CCN, the cleverly-named “Christian Communications Network” promptly started babbling about “victims of judicial activism”, referring, apparently to those poor benighted souls that have been thrown in the death camps for daring to breathe the name “Jesus” in public.

Oh, wait. They CAN do that. There are no death camps. Christian churches can meet on Sunday, or any damn day they want, and they can own television and radio stations. They just are victims because they can’t steal the free and secular government of the United States and appropriate it as a sound board for their religious propaganda. Poor babies!

U.S. District Judge Lawrence Karlton, who issued the decision, noted that he was in the jurisdiction of the Ninth District, which had previously ruled the religious pledge unconstitutional on the grounds that it violated separation of church and state.

People talk about how Newdow “lost” the case before the Supreme Court in 2002, but in fact, the Court punted, ruling that he didn’t have standing to bring the case because he didn’t have full custody of his daughter. It was a ridiculous ruling by a timid Court that was unwilling to face up to its constitutional duties in the face of rabid and frothing Christian rage.

Which meant that the last word by a court, held in abeyance but not struck down, was that coercing kids to recite the pledge with the prayer in it was an illegal violation of the first amendment rights of the children.

All poor Judge Karlton – who is probably already getting death threats from right wing lovers of the Constitution and followers of the Prince of Peace – did was acknowledge that the ruling of the court that was superior to him had already set precedent, and he could only uphold the precedent.

Ever notice how the right wingers love to tell us that those two little words don’t really matter, aren’t that important, and certainly aren’t a prayer, but are almost willing to start a civil war over their removal and are certainly willing to lie their heads off in order to vilify anyone who wants them removed?

So Newdow, who impressed court observers with his eloquence and keen grasp of the legalities of the debate, is going back to the SC. And he goes armed with an argument that the court cannot face: the inclusion of the words “under God” in a school ritual that children are expected to engage in is a coercive impressing of religion by a government entity, and thus a strong violation of the first amendment.

Roberts will most likely be the Chief Justice at that point, and should that be the case, it’s going to be an excellent opportunity to find out if he’s an honest judge, or a right wing ideologue posing as a judge.

We’re going to hear a LOT of lies from the right about all this. They will try to claim, falsely, that Newdow and Karlton want the entire pledge struck down. They will claim that government is intruding on the free exercise of religion, also false.

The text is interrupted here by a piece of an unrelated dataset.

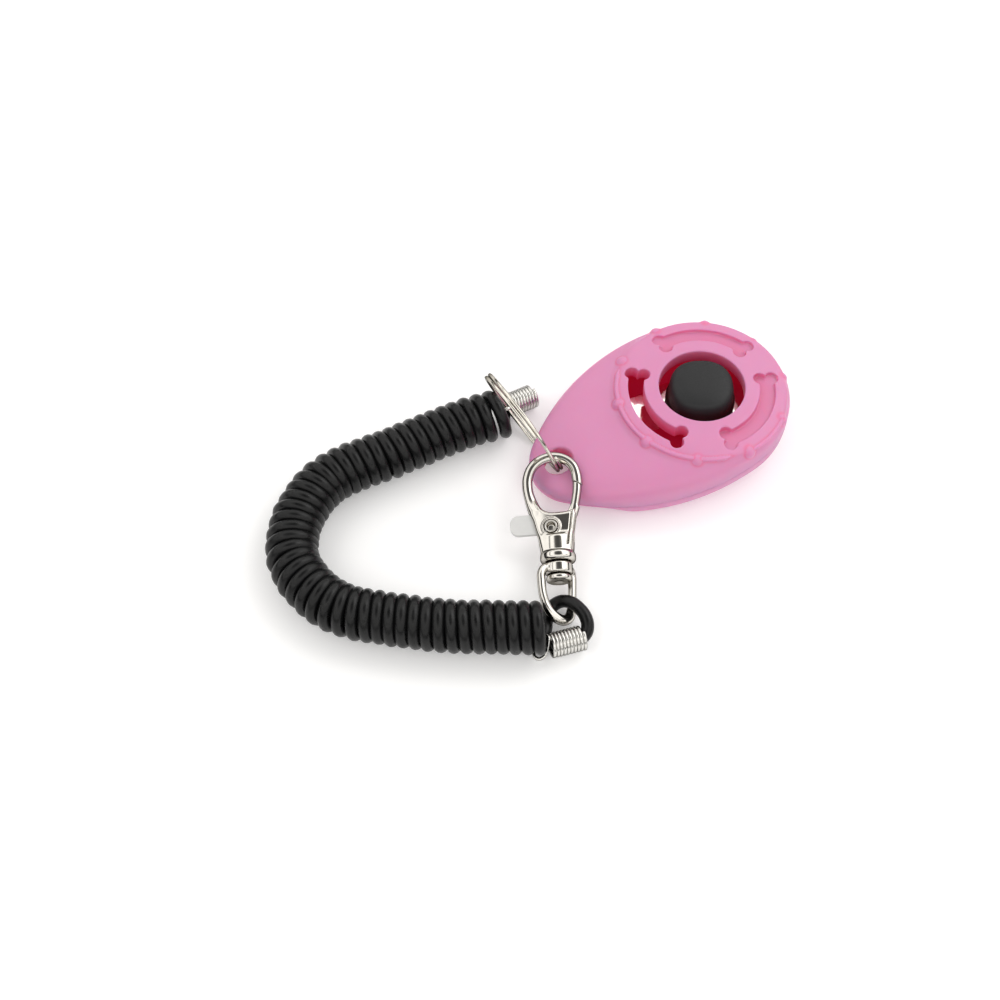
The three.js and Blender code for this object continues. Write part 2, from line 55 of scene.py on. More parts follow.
# ---- camera -------------------------------------------------------------------------
camera = bpy.data.objects.new("camera", bpy.data.cameras.new("camera"))
camera.data.lens = 62.35
camera.data.sensor_width = 36
camera.data.clip_start = 0.01
eye = Vector((-0.1489, -0.1913, 0.3366))
target = Vector((-0.05142, 0.00155, 0.0))
camera.location = eye
camera.rotation_euler = (target - eye).to_track_quat("-Z", "Y").to_euler()
bpy.context.scene.collection.objects.link(camera)
bpy.context.scene.camera = camera


# ---- meshes -------------------------------------------------------------------------
def mesh_piece(name, points, faces, material, smooth=True, normals=None):
    mesh = bpy.data.meshes.new(name)
    mesh.from_pydata((np.asarray(points, float) * MM).tolist(), [], [list(map(int, f)) for f in faces])
    mesh.validate()
    mesh.polygons.foreach_set("use_smooth", [smooth] * len(mesh.polygons))
    mesh.materials.append(material)
    if normals is not None and len(normals) == len(mesh.vertices):
        mesh.normals_split_custom_set_from_vertices(normals.tolist())
    piece = bpy.data.objects.new(name, mesh)
    bpy.context.scene.collection.objects.link(piece)
    return piece


def unit(v):
    return v / np.maximum(np.linalg.norm(v, axis=-1, keepdims=True), 1e-12)


def resample(points, step):
    """Points a step apart along a smooth curve through the given ones."""
    p = np.asarray(points, float)
    ends = np.vstack([2 * p[0] - p[1], p, 2 * p[-1] - p[-2]])
    t = np.concatenate([[0], np.cumsum(np.sqrt(np.linalg.norm(np.diff(ends, axis=0), axis=1)))])
    out = []
    for i in range(1, len(ends) - 2):
        p0, p1, p2, p3 = ends[i - 1:i + 3]
        t0, t1, t2, t3 = t[i - 1:i + 3]
        u = np.linspace(t1, t2, 24, endpoint=False)[:, None]
        a1 = (t1 - u) / (t1 - t0) * p0 + (u - t0) / (t1 - t0) * p1
        a2 = (t2 - u) / (t2 - t1) * p1 + (u - t1) / (t2 - t1) * p2
        a3 = (t3 - u) / (t3 - t2) * p2 + (u - t2) / (t3 - t2) * p3
        b1 = (t2 - u) / (t2 - t0) * a1 + (u - t0) / (t2 - t0) * a2
        b2 = (t3 - u) / (t3 - t1) * a2 + (u - t1) / (t3 - t1) * a3
        out.append((t2 - u) / (t2 - t1) * b1 + (u - t1) / (t2 - t1) * b2)
    return even(np.vstack(out + [ends[-2][None]]), step)


def even(line, step):
    along = np.concatenate([[0], np.cumsum(np.linalg.norm(np.diff(line, axis=0), axis=1))])
    at = np.linspace(0, along[-1], max(2, int(math.ceil(along[-1] / step)) + 1))
    return np.stack([np.interp(at, along, line[:, k]) for k in range(3)], axis=1)


def frames(line):
    """Tangents and a pair of normals carried along a line without twist."""
    tangent = unit(np.gradient(line, axis=0))
    side = np.cross(tangent[0], [0, 0, 1.0])
    if np.linalg.norm(side) < 0.2:
        side = np.cross(tangent[0], [0, 1.0, 0])
    sides = [unit(side)]
    for k in range(1, len(line)):
        s = sides[-1] - tangent[k] * (sides[-1] @ tangent[k])
        sides.append(unit(s))
    sides = np.array(sides)
    return tangent, sides, np.cross(tangent, sides)


def tube(line, radius, sides=16, cap=0.6, section=None, basis=None):
    """A closed tube along a line, its ends rounded. radius may be a number or one per point."""
    line = np.asarray(line, float)
    radii = np.full(len(line), float(radius)) if np.isscalar(radius) else np.asarray(radius, float)
    tangent, u, v = frames(line) if basis is None else basis
    rows = [(line[0] - tangent[0] * cap * radii[0] * (1 - c), u[0], v[0], radii[0] * math.sqrt(1 - (1 - c) ** 2))
            for c in (0.12, 0.5)]
    rows += [(line[k], u[k], v[k], radii[k]) for k in range(len(line))]
    rows += [(line[-1] + tangent[-1] * cap * radii[-1] * (1 - c), u[-1], v[-1],
              radii[-1] * math.sqrt(1 - (1 - c) ** 2))
             for c in (0.5, 0.12)]
    if section is None:
        turn = np.linspace(0, 2 * math.pi, sides, endpoint=False)
        section = np.stack([np.cos(turn), np.sin(turn)], 1)
    n = len(section)
    points = np.vstack([centre + r * (section[:, :1] * a + section[:, 1:] * b) for centre, a, b, r in rows])
    faces = [(k * n + i, k * n + (i + 1) % n, (k + 1) * n + (i + 1) % n, (k + 1) * n + i)
             for k in range(len(rows) - 1) for i in range(n)]
    faces += [tuple(range(n))[::-1], tuple((len(rows) - 1) * n + i for i in range(n))]
    return points, faces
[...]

The government, at most, will be telling the zealots that they may not appropriate government as a sound board for their religion. And, the right wing being the class act that it is, we’ll hear all sorts of unsavory things about Newdow’s personal life, almost certainly twisted, if not flat-out invented.

These are the moral, godly patriots who are here to protect you from freedom, you see.

And of course, we’ll hear all about how “wall of separation” isn’t in the Constitution (and it isn’t: Jefferson used it in a letter to a Baptist church, assuring them that they would not find themselves discriminated against by the largely Episcopalian government) and that the first amendment stops Congress, and Congress only, from passing laws respecting an establishment of religion. In other words, any other government CAN pass laws about religion, their argument goes. Or freedom of speech. Or redress of grievances. Thus making those rights completely moot.

But the founders DID want to keep government and religion as separate as humanly possible. That’s why the penultimate phrase in the Constitution, and the ONLY phrase in the Constitution that, by it’s own wording, cannot be amended, is this: “...but no religious Test shall ever be required as a Qualification to any Office or public Trust under the United States.”

If the state cannot ask what religion their hirelings practice, it should seem pretty obvious the founders didn't want them proselytizing for any particular religion, wouldn't you say?